* WHAT THE TASK ASKS
From the listing that follows, extract every line and set it down unaltered.

* STORED DATA
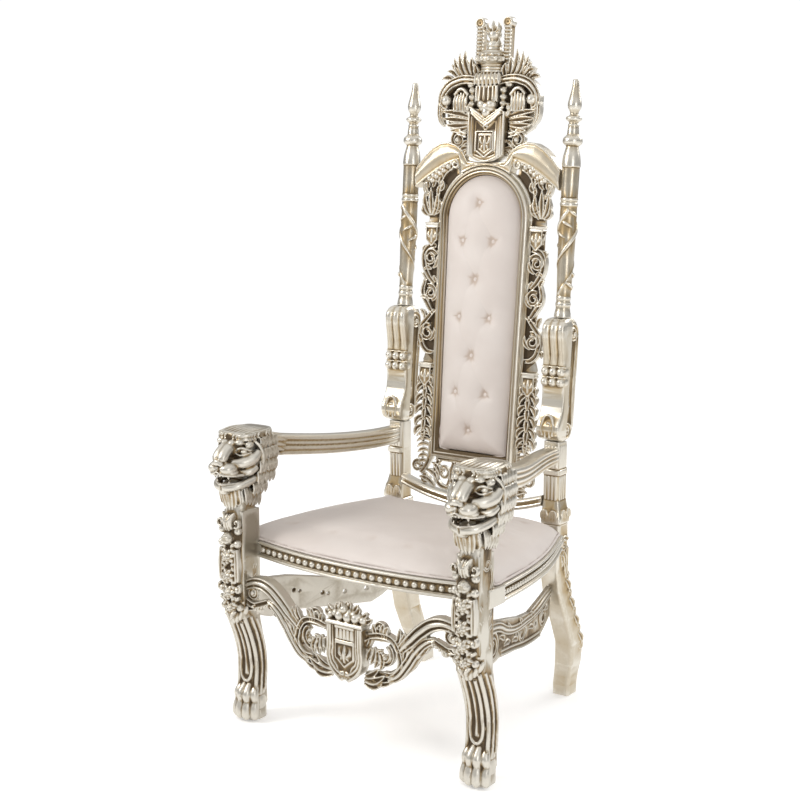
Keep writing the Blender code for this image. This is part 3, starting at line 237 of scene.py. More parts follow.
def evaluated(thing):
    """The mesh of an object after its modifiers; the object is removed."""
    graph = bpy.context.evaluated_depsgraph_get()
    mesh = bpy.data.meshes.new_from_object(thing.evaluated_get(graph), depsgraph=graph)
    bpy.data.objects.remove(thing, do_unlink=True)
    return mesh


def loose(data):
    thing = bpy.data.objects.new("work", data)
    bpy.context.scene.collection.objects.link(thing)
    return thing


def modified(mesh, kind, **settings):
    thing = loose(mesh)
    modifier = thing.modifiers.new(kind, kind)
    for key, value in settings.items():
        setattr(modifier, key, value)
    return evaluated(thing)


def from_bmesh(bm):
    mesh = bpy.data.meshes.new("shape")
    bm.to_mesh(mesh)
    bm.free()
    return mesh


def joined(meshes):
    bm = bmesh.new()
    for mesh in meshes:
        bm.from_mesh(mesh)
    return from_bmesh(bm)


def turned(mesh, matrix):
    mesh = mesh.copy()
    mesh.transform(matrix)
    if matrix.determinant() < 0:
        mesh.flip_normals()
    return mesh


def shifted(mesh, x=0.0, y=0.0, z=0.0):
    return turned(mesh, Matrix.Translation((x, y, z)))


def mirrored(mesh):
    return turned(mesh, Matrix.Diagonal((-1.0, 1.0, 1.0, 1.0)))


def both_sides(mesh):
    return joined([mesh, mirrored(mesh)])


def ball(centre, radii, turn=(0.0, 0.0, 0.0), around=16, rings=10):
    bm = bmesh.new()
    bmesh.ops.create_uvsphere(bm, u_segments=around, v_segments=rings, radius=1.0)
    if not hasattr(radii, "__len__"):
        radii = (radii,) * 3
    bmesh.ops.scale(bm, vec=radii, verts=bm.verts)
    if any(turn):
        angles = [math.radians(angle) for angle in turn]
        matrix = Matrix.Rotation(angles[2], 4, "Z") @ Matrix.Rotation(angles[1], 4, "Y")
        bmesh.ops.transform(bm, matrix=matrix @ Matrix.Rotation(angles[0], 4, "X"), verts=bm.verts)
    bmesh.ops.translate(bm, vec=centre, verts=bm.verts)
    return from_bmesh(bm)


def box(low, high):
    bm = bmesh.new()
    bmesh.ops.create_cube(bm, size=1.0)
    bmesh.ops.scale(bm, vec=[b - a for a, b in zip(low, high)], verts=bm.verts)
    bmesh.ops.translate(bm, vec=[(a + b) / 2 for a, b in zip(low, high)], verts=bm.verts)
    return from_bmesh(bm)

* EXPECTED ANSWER
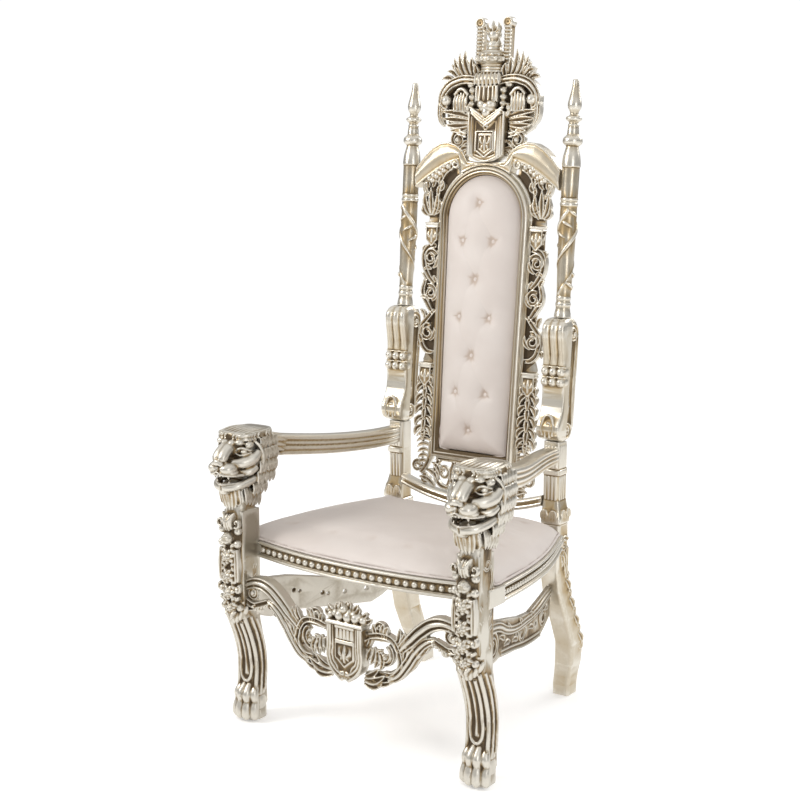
Keep writing the Blender code for this image. This is part 3, starting at line 237 of scene.py. More parts follow.
def evaluated(thing):
    """The mesh of an object after its modifiers; the object is removed."""
    graph = bpy.context.evaluated_depsgraph_get()
    mesh = bpy.data.meshes.new_from_object(thing.evaluated_get(graph), depsgraph=graph)
    bpy.data.objects.remove(thing, do_unlink=True)
    return mesh


def loose(data):
    thing = bpy.data.objects.new("work", data)
    bpy.context.scene.collection.objects.link(thing)
    return thing


def modified(mesh, kind, **settings):
    thing = loose(mesh)
    modifier = thing.modifiers.new(kind, kind)
    for key, value in settings.items():
        setattr(modifier, key, value)
    return evaluated(thing)


def from_bmesh(bm):
    mesh = bpy.data.meshes.new("shape")
    bm.to_mesh(mesh)
    bm.free()
    return mesh


def joined(meshes):
    bm = bmesh.new()
    for mesh in meshes:
        bm.from_mesh(mesh)
    return from_bmesh(bm)


def turned(mesh, matrix):
    mesh = mesh.copy()
    mesh.transform(matrix)
    if matrix.determinant() < 0:
        mesh.flip_normals()
    return mesh


def shifted(mesh, x=0.0, y=0.0, z=0.0):
    return turned(mesh, Matrix.Translation((x, y, z)))


def mirrored(mesh):
    return turned(mesh, Matrix.Diagonal((-1.0, 1.0, 1.0, 1.0)))


def both_sides(mesh):
    return joined([mesh, mirrored(mesh)])


def ball(centre, radii, turn=(0.0, 0.0, 0.0), around=16, rings=10):
    bm = bmesh.new()
    bmesh.ops.create_uvsphere(bm, u_segments=around, v_segments=rings, radius=1.0)
    if not hasattr(radii, "__len__"):
        radii = (radii,) * 3
    bmesh.ops.scale(bm, vec=radii, verts=bm.verts)
    if any(turn):
        angles = [math.radians(angle) for angle in turn]
        matrix = Matrix.Rotation(angles[2], 4, "Z") @ Matrix.Rotation(angles[1], 4, "Y")
        bmesh.ops.transform(bm, matrix=matrix @ Matrix.Rotation(angles[0], 4, "X"), verts=bm.verts)
    bmesh.ops.translate(bm, vec=centre, verts=bm.verts)
    return from_bmesh(bm)


def box(low, high):
    bm = bmesh.new()
    bmesh.ops.create_cube(bm, size=1.0)
    bmesh.ops.scale(bm, vec=[b - a for a, b in zip(low, high)], verts=bm.verts)
    bmesh.ops.translate(bm, vec=[(a + b) / 2 for a, b in zip(low, high)], verts=bm.verts)
    return from_bmesh(bm)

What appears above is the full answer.